Cultural concepts include:
- Roman military
- The dangers of the sea
- The great fire of Rome
- Country life
Language skills include:
- imperfect and perfect tense
- Dative case
- Relative clauses
- Relative pronouns
- Indirect statements
Beginning in fifth grade, Electives are offered once per week to middle school students in mixed group settings. This is a chance for students to have choice and voice through personal selection and an opportunity to work with peers from other middle school classes. Offerings change from year to year and have included Photography, Creative Writing, Fiber Arts, Tinkering and Makerspace, The Art of Public Speaking, Healthy Habits and Nutrition, Service Learning, Theatre, Coding, and Ethics Bowl.

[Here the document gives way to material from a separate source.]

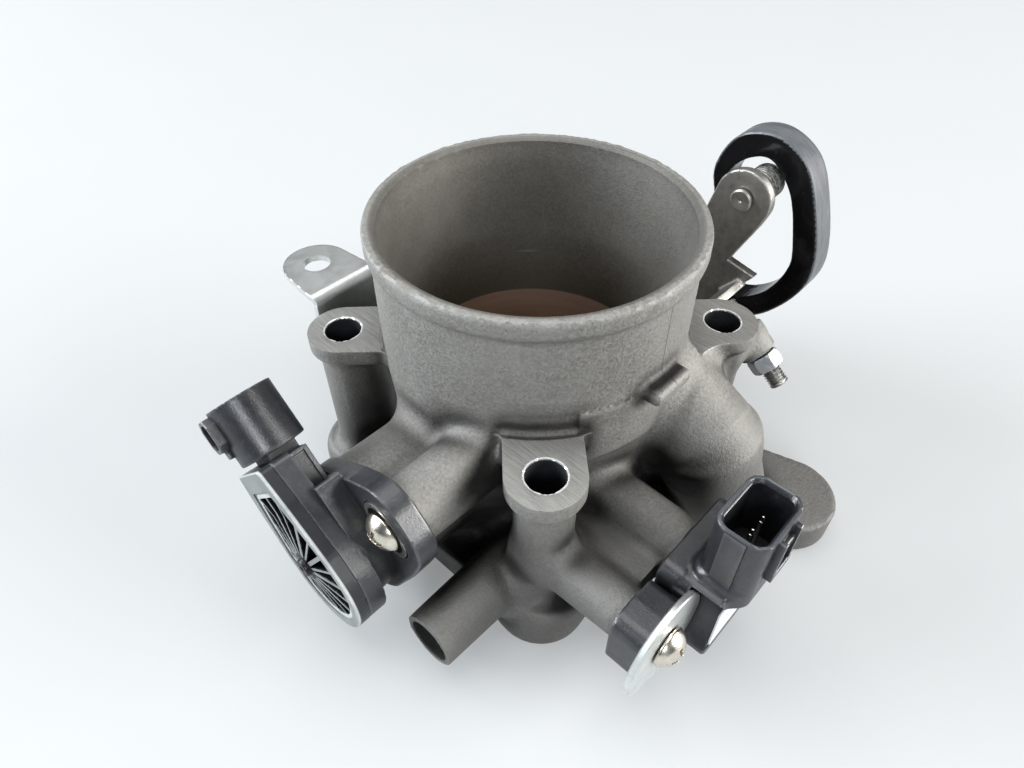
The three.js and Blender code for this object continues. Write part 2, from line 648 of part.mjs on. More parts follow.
function mapSensorHousing() {
  const ear = plateY(around([
    [MAP_SCREW_X, MAP_AXIS_Z, 7.2], [-27.5, MAP_AXIS_Z - 1, 6], [MAP_SCREW_X + 1, MAP_AXIS_Z - 6, 6],
  ]), MAP_FACE_Y, MAP_EAR_OUT);
  const flange = plateY(roundedBox(-11.6, MAP_AXIS_Z - 2, 12.7, 11, 3), MAP_FACE_Y, MAP_FLANGE_OUT);
  const body = plateY(roundedBox(-12.2, 21.6, 11.8, 10.6, 2.5), MAP_FLANGE_OUT + 0.5, MAP_BODY_OUT);
  const shroud = plateZ(roundedBox(-12, MAP_SOCKET_Y, 8.2, 5.8, 3.4), 30, MAP_RIM_Z);
  const rails = [-15.4, -9.6].map((x) => box(x, x + 1.2, -75, -72.6, 37, 49));
  const latch = box(-14.6, -9.4, -74.2, -72.6, 44, 46.5);
  const nozzle = rod(
    at(MAP_PORT_X, MAP_FACE_Y - 1, MAP_PORT_Z), at(MAP_PORT_X, -45, MAP_PORT_Z), 3.4, 3.4, 24,
  );
  const gasHole = rod(
    at(MAP_PORT_X, -60, MAP_PORT_Z), at(MAP_PORT_X, -44, MAP_PORT_Z), 1.4, 1.4, 12,
  );
  const socket = plateZ(roundedBox(-12, MAP_SOCKET_Y, 6.9, 4.5, 2.4), 34, MAP_RIM_Z + 1);
  const screwHole = rod(
    at(MAP_SCREW_X, -70, MAP_AXIS_Z), at(MAP_SCREW_X, -50, MAP_AXIS_Z),
    M5_RADIUS + GAP, M5_RADIUS + GAP, 16,
  );
  const washerRoom = rod(
    at(MAP_SCREW_X, MAP_EAR_OUT, MAP_AXIS_Z), at(MAP_SCREW_X, -80, MAP_AXIS_Z),
    WASHER_RADIUS + 0.4, WASHER_RADIUS + 0.4, 32,
  );
  const labelRecess = box(-22.6, -1.6, MAP_BODY_OUT - 1, MAP_BODY_OUT + 0.3, 14, 28);
  return cut(
    join(ear, flange, body, shroud, ...rails, latch, nozzle),
    socket, gasHole, screwHole, washerRoom, labelRecess,
    ...MAP_TERMINALS.map((x) => mapTerminal(x, 0.25)),
  );
}

node('map_sensor_housing', mapSensorHousing(), ...BLACK);
node('map_sensor_label', box(
  -22.2, -2, MAP_BODY_OUT - 0.4, MAP_BODY_OUT - 0.05, 14.4, 27.6,
), ...LABEL);
MAP_TERMINALS.forEach((x, index) => node(`map_terminal_${index + 1}`, mapTerminal(x, 0), ...TIN));

node('map_port_seal', rod(
  at(MAP_PORT_X, -50.5, MAP_PORT_Z), at(MAP_PORT_X, -47.5, MAP_PORT_Z), 4.7, 4.7, 20,
).subtract(rod(
  at(MAP_PORT_X, -51, MAP_PORT_Z), at(MAP_PORT_X, -47, MAP_PORT_Z), 3.7, 3.7, 20,
)), ...RUBBER);

const WASHER_FACE = MAP_EAR_OUT - GAP;
const WASHER_THICKNESS = 1.4;

node('map_washer', rod(
  at(MAP_SCREW_X, WASHER_FACE, MAP_AXIS_Z),
  at(MAP_SCREW_X, WASHER_FACE - WASHER_THICKNESS, MAP_AXIS_Z),
  WASHER_RADIUS, WASHER_RADIUS, 32,
).subtract(rod(at(MAP_SCREW_X, -60, MAP_AXIS_Z), at(MAP_SCREW_X, -70, MAP_AXIS_Z), 2.8, 2.8, 16)), ...ZINC);

const MAP_HEAD_Y = WASHER_FACE - WASHER_THICKNESS - GAP;

const CROSS_LONG = 2.6;
const CROSS_NARROW = 0.45;

function crossSlot(halfX, halfZ) {
  return box(
    MAP_SCREW_X - halfX, MAP_SCREW_X + halfX, MAP_HEAD_Y - 5, MAP_HEAD_Y - 1.8,
    MAP_AXIS_Z - halfZ, MAP_AXIS_Z + halfZ,
  );
}

node('map_screw', cut(
  join(
    rod(
      at(MAP_SCREW_X, -44, MAP_AXIS_Z), at(MAP_SCREW_X, MAP_HEAD_Y - 0.5, MAP_AXIS_Z),
      M5_RADIUS, M5_RADIUS, 12,
    ),
    rod(
      at(MAP_SCREW_X, MAP_HEAD_Y, MAP_AXIS_Z), at(MAP_SCREW_X, MAP_HEAD_Y - 3.6, MAP_AXIS_Z),
      4.6, 3.4, 20,
    ),
  ),
  crossSlot(CROSS_LONG, CROSS_NARROW),
  crossSlot(CROSS_NARROW, CROSS_LONG),
), ...NICKEL);

// ---- lever, roller, cable ring and return spring -----------------------

const STUD_RADIUS = 3;
const PIN_RADIUS = 2.4;

function leverSheet() {
  const arm = around([[PIN.x, PIN.y, 7.5], [-13.5, 43, 7]], 32);
  const hub = around([[0, SHAFT_Z, 12], [-12, 41, 8]], 32);
  const shoulder = new THREE.Shape([
    new THREE.Vector2(-28.4, 47.6), new THREE.Vector2(-20.4, 37.2),
    new THREE.Vector2(-4, 22), new THREE.Vector2(-8, 52),
  ]);
  const x1 = LEVER_X + LEVER_THICKNESS;
  return join(plateX(arm, LEVER_X, x1), plateX(hub, LEVER_X, x1), plateX(shoulder, LEVER_X, x1));
}

// The bent tab that rests on the idle stop screw.
function stopTab() {
  const centre = alongStop(STOP_LENGTH + GAP + 1.1);
  const inner = STOP_X - 3.2;
  const outer = LEVER_X + 1;
  const geometry = new THREE.BoxGeometry(outer - inner, 2.2, 11);
  geometry.rotateX(Math.atan2(STOP_DIRECTION.z, STOP_DIRECTION.y));
  geometry.translate((outer + inner) / 2, centre.y + 1.7, centre.z - 2.2);
  return solid(geometry);
}

node('throttle_lever', cut(
  join(leverSheet(), stopTab()),
  rod(at(50, 0, SHAFT_Z), at(60, 0, SHAFT_Z), SHAFT_RADIUS + GAP),
  rod(at(50, PIN.x, PIN.y), at(60, PIN.x, PIN.y), PIN_RADIUS + GAP, PIN_RADIUS + GAP, 20),
), ...STEEL);

node('roller_pin', join(
  rod(at(LEVER_X - 0.9, PIN.x, PIN.y), at(69.5, PIN.x, PIN.y), PIN_RADIUS, PIN_RADIUS, 20),
  rod(at(LEVER_X - 1.3, PIN.x, PIN.y), at(LEVER_X - GAP, PIN.x, PIN.y), 2.9, 3.1, 24),
  rod(at(69, PIN.x, PIN.y), at(70, PIN.x, PIN.y), 3.1, 3.1, 24),
), ...STEEL);

node('roller', sleeve(58.2, 68.6, 4.6, PIN_RADIUS + 0.2, PIN.x, PIN.y, 20), ...STEEL);

function closedSpline(points, count) {
  const curve = new THREE.CatmullRomCurve3(points.map(([y, z]) => at(0, y, z)), true, 'centripetal');
  return curve.getPoints(count).slice(0, count).map((p) => new THREE.Vector2(p.y, p.z));
}

const RING_OUTER = [
  [-8.3, 56], [-6.3, 68], [-11, 78], [-20, 81.3], [-29.5, 77.2], [-35.6, 66.5], [-39.6, 48],
  [-32, 33], [-18, 22.5], [-4, 14.5], [9, 17], [11, 29], [1, 42],
];
const RING_INNER = [
  [-14, 57], [-10.2, 66], [-13.4, 72], [-20.2, 75.1], [-27.2, 69.5], [-31.9, 57.6], [-33.3, 48.7],
  [-28, 37.3], [-18, 32], [-9, 38.5],
];

node('cable_ring', cut(
  plateX(new THREE.Shape(closedSpline(RING_OUTER, 44)), RING_X, RING_X + RING_WIDTH),
  plateX(new THREE.Shape(closedSpline(RING_INNER, 34)), RING_X - 1, RING_X + RING_WIDTH + 1),
  rod(at(RING_X - 1, 0, SHAFT_Z), at(RING_X + RING_WIDTH - 2, 0, SHAFT_Z), SHAFT_RADIUS + GAP),
  rod(at(RING_X - 1, 0, SHAFT_Z), at(RING_X + RING_WIDTH + 1, 0, SHAFT_Z), STUD_RADIUS + GAP),
), ...BLACK);

node('lever_spacer', sleeve(LEVER_X + LEVER_THICKNESS + GAP, RING_X - GAP, 8, SHAFT_RADIUS + GAP), ...STEEL);

const NUT_FACE = RING_X + RING_WIDTH + GAP;
node('shaft_washer', sleeve(NUT_FACE, NUT_FACE + 1.2, 7, STUD_RADIUS + GAP), ...ZINC);
node('shaft_nut', rod(at(NUT_FACE + 1.5, 0, SHAFT_Z), at(NUT_FACE + 5.5, 0, SHAFT_Z), 5.8, 5.8, 6)
  .subtract(rod(at(NUT_FACE, 0, SHAFT_Z), at(NUT_FACE + 7, 0, SHAFT_Z), STUD_RADIUS + GAP)), ...ZINC);

node('spring_guide', join(
  sleeve(LEVER_BOSS_X + GAP, 53.8, 7.4, SHAFT_RADIUS + GAP),
  sleeve(53, 54.4, 12, SHAFT_RADIUS + GAP),
), ...BLACK);

// The return spring as one thick helix with closed ends.
class Helix extends THREE.Curve {
  constructor(x0, x1, radius, turns) {
    super();
    Object.assign(this, { x0, x1, radius, turns });
  }

  getPoint(t, target = new THREE.Vector3()) {
    const angle = 2 * Math.PI * this.turns * t;
    return target.set(
      this.x0 + (this.x1 - this.x0) * t,
      this.radius * Math.cos(angle),
      SHAFT_Z + this.radius * Math.sin(angle),
    );
  }
}

function wire(curve, radius, steps, sides = 6) {
  const section = new THREE.Shape();
  section.absarc(0, 0, radius, 0, 2 * Math.PI);
  return solid(new THREE.ExtrudeGeometry(section, {
    steps, extrudePath: curve, bevelEnabled: false, curveSegments: sides / 2,
  }));
}

node('return_spring', wire(new Helix(43, 51.6, 9.4, 3.5), 0.9, 42), ...STEEL);

// ---- idle stop screw and rear bracket ----------------------------------

node('idle_stop_screw', cut(
  join(
    rod(alongStop(0.5), alongStop(STOP_LENGTH), M5_RADIUS, M5_RADIUS, 12),
    rod(alongStop(0), alongStop(0.6), M5_RADIUS - 0.5, M5_RADIUS, 16),
  ),
  rod(alongStop(-1), alongStop(2.2), 1.3, 1.3, 6),
), ...NICKEL);

node('idle_stop_nut', rod(alongStop(5.2), alongStop(9.2), 4.6, 4.6, 6)
  .subtract(rod(alongStop(4), alongStop(10), M5_RADIUS + GAP, M5_RADIUS + GAP, 12)), ...ZINC);

function bracketSheet() {
  const tab = around([[-23.2, 55, 8.6], [-31.4, 44, 1.2], [-14.8, 44, 1.2]], 28);
  const wall = plateY(around([
    [-30.6, BRACKET_TOP - 3, 2], [-15.6, BRACKET_TOP - 3, 2], [-26, 20, 6], [-18, 20, 6],
  ]), BRACKET_Y + SHEET, BRACKET_Y);
  return join(
    plateZ(tab, BRACKET_TOP - SHEET, BRACKET_TOP).subtract(
      rod(at(-23.2, 55, 40), at(-23.2, 55, 60), 3.5, 3.5, 20),
    ),
    wall.intersect(box(-40, 0, 40, 50, 10, BRACKET_TOP - 0.2)),
  );
}

node('rear_bracket', cut(
  bracketSheet(),
  ...BRACKET_BOLT_X.map((x) => rod(
    at(x, 50, BRACKET_BOLT_Z), at(x, 40, BRACKET_BOLT_Z), M4_RADIUS + GAP, M4_RADIUS + GAP, 12,
  )),
), ...ZINC);

BRACKET_BOLT_X.forEach((x, index) => {
  const seat = BRACKET_Y + SHEET + GAP;
  node(`bracket_screw_${index + 1}`, join(
    rod(at(x, 34, BRACKET_BOLT_Z), at(x, seat + 0.5, BRACKET_BOLT_Z), M4_RADIUS, M4_RADIUS, 12),
    rod(at(x, seat, BRACKET_BOLT_Z), at(x, seat + 2.6, BRACKET_BOLT_Z), 3.5, 2.9, 16),
  ), ...NICKEL);
});

export default assembly;
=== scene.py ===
"""Cable-operated throttle body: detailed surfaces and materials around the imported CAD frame.

Shapes are signed-distance fields in millimetres around the bore axis, meshed by dual contouring, so
machined edges stay crisp and cast corners keep their fillets.
"""
import json
import math

import bpy
import numpy as np
from mathutils import Matrix, Vector


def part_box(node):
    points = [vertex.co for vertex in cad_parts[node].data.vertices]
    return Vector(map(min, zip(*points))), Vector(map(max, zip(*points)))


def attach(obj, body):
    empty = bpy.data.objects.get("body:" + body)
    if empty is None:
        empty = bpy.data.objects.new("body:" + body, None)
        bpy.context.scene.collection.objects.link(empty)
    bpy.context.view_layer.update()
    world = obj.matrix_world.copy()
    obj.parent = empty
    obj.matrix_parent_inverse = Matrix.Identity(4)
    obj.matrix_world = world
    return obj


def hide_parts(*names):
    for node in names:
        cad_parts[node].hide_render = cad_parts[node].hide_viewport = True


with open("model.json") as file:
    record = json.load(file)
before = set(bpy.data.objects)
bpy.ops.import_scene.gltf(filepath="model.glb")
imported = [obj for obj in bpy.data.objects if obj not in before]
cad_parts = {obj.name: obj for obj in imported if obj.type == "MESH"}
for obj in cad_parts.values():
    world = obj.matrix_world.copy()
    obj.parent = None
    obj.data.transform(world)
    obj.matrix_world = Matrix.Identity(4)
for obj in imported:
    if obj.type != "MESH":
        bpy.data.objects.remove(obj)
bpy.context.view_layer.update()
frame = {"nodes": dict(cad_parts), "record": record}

plate_lo, plate_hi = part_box("throttle_plate")
BORE = np.array([(plate_lo.x + plate_hi.x) / 2, (plate_lo.y + plate_hi.y) / 2, 0.0])
MM = 0.001

# ---- the main sizes of the CAD, in millimetres ---------------------------

HALF_PITCH = 32.5                      # bolt holes from the bore axis, along x and along y
BOLT_HOLE = 4.3                        # radii, here and below
LUG_TOP = 49.0
COLLAR = 35.9
COLLAR_TOP = 80.0
THROAT = 31.0
SHAFT_Z = 26.15
SHAFT, SHAFT_END = 5.0, 3.0
SHAFT_HOLE = 5.3
TPS_SCREW = 19.2                       # sensor screws from the shaft axis
DIAGONAL = TPS_SCREW / math.sqrt(2)
MAP_FACE = -56.0
MAP_Z = 23.4
MAP_SCREW_X = -32.5
MAP_PORT_X = -12.0
MAP_PORT_Z = MAP_Z + 0.4
SOCKET_Y = -67.6
SCREW_HOLE = 2.8
PIN_Y, PIN_Z = -20.1, 67.5
TUBE_Y, TUBE_Z = -26.0, 13.2           # axis of the short blind tube
BRACKET_SCREWS_X, BRACKET_SCREWS_Z = (-26, -18), 25.0
STOP_TIP = np.array([45.0, -47.0, 28.1])
STOP_DIR = np.array([0.0, 0.78, 0.626]) / math.hypot(0.78, 0.626)
CORNERS = [(-1, 1), (-1, -1), (1, -1), (1, 1)]

FAR = 1e3

# ---- signed-distance shapes ----------------------------------------------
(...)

In middle school, students experience more regular and frequent quizzes, tests, essays and projects. Weekly quizzes are used to assess baseline knowledge and ensure that students are maintaining an appropriate pace with the curriculum material. Unit exams are given to assess knowledge of content and basic analyzing skills. Essays, in conjunction with oral defenses, focus on in-depth curricular concepts that assess higher order thinking skills.
Stevens uses authentic observation, testing and ongoing assessment to provide a comprehensive evaluation of each student.
Students take the Terra Nova standardized test in October and the ISEE (Independent School Entrance Exam) in October and December.
In addition to exploring relevant curriculum connections through local day trips to museums including the Metropolitan Museum of Art, students participate in an overnight trip to the Poconos Environmental Education Center (PEEC) for three days and two nights focused on enhancing teamwork, leadership and self-confidence.